Integrating rotation and angular velocity from curvature

The problem of integrating the rotational vector from a given angular velocity vector is met in such diverse fields as the navigation, robotics, computer graphics, optical tracking and non-linear dynamics of flexible beams. For example, if the numerical formulation of non-linear dynamics of flexible beams is based on the interpolation of curvature, one needs to derive the rotation from the assumed curvature field. The relation between the angular velocity and the rotation is described by the first-order quasi-linear differential equation. If the rotation is given, the related angular velocity is obtained by the differentiation. By contrast, if the angular velocity is given, the related rotations are obtained by the integration. The exact closed-form solution for the rotation is only possible if the angular velocity is constant in time. In dynamics of non-linear flexible spatial beams, the problem of integrating rotations from a given angular velocity becomes even more complex because both the angular velocity and the curvature need simultaneously be integrated and are both functions of space and time.
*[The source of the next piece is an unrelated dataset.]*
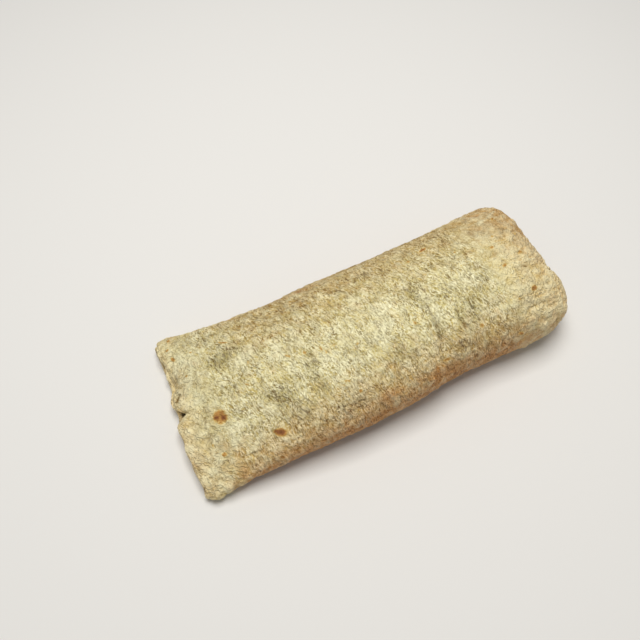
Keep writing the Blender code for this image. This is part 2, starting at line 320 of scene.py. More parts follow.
def outward(surface):
    """Unit normals of a grid of points whose rows close on themselves."""
    along = np.gradient(surface, axis=0)
    around = np.roll(surface, -1, axis=1) - np.roll(surface, 1, axis=1)
    normal = np.cross(around, along)
    return normal / np.linalg.norm(normal, axis=-1, keepdims=True)


def raise_lumps(roll):
    """Presses the filling's lumps and dips, and the right end's crease, into the upper skin."""
    x, y, z = roll[..., 0], roll[..., 1], roll[..., 2]
    rise = np.zeros_like(x)
    for place, across, reach, reach_across, height in LUMPS:
        rise += height * hill(x, place, reach) * hill(y, across, reach_across)
    across, width, depth, length = RIGHT_CREASE
    rise -= depth * hill(y, across, width) * ease(RIGHT_RIM - length, RIGHT_RIM, x)
    free = ease(*FREE_SIDE, z / z.max(axis=1, keepdims=True))
    roll += outward(roll) * (rise * free)[..., None]


def way_to_slit(rim, slit):
    """Direction and distance, across the end, from each rim point to the closing slit."""
    level, bow, from_front, from_back = slit
    y, z = rim[:, 1], rim[:, 2]
    slit_y = np.clip(y, y.min() + from_front, y.max() - from_back)
    off_middle = 2.0 * (slit_y - y.min()) / (y.max() - y.min()) - 1.0
    slit_z = z.max() * (level + bow * off_middle**2)
    way = np.stack((np.zeros_like(y), slit_y - y, slit_z - z), axis=-1)
    distance = np.linalg.norm(way, axis=-1, keepdims=True)
    return way / distance, distance


def end_folds(rim, side, slit, cushion, shift):
    """Rings from a rim in to the closing slit; side is -1 at the left end and 1 at the right.

    shift is the same function that moved the rim, so what comes in from above and below meets at the slit.
    """
    depth, bulge, groove, full_width = cushion
    direction, distance = way_to_slit(rim, slit)
    squeeze = np.minimum(1.0, FOLD_SHARE * distance / GROOVE_AT)
    width = (1.0 - SLIT_OPEN) * distance - GROOVE_AT * squeeze
    full = np.minimum(1.0, width / full_width)
    pleats = waves(PLEATS, rim)[:, None]
    rise = rim[:, 2].max()
    rings = []
    for angle in np.linspace(0.0, math.pi, FOLD_STEPS + 1)[1:]:
        inward = FOLD * (1.0 - math.cos(angle)) * squeeze
        rings.append((inward, FOLD * math.sin(angle) * squeeze))
    for angle in np.linspace(0.0, math.pi, CUSHION_STEPS + 1):
        share = 0.5 - 0.5 * math.cos(angle)
        inward = GROOVE_AT * squeeze + share * width
        sunk = groove + share * (depth - groove)
        rings.append((inward, (bulge * math.sin(angle) - sunk + pleats * math.sin(angle)) * full))
    out = rings[-1][1]
    rings += [((1.0 - gap) * distance, out - deeper * full) for deeper, gap in THROAT]
    placed = []
    for inward, out in rings:
        ring = rim + direction * inward
        ring[:, 0] += shift(ring, rise) - shift(rim, rise) + side * np.ravel(out)
        placed.append(ring)
    return placed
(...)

As the angular velocity and the curvature are assumed to be analytic functions, they must satisfy certain integrability conditions to assure the unique rotation is obtained from the two differential equations. The objective of the present paper is to derive approximate, yet closed-form solutions of the following problem: for a given curvature vector, determine both the rotation and the angular velocity. In order to avoid the singularity of kinematic relations, the quaternions are used for the parametrization of rotations, and the integrations are partly performed in the four-dimensional quaternion space. The resulting closed-form expressions for the rotational and angular velocity quaternions are ready to be used in the finite-element formulations of the dynamics of flexible spatial beams as interpolating functions. The present novel solution is assessed by comparisons of the numerical results with analytical solutions for variety of oscillating curvature functions, as well as with the solutions of the quaternion-based midpoint integrator and the Runge–Kutta-based Crouch–Grossman geometrical methods CG3 and CG4.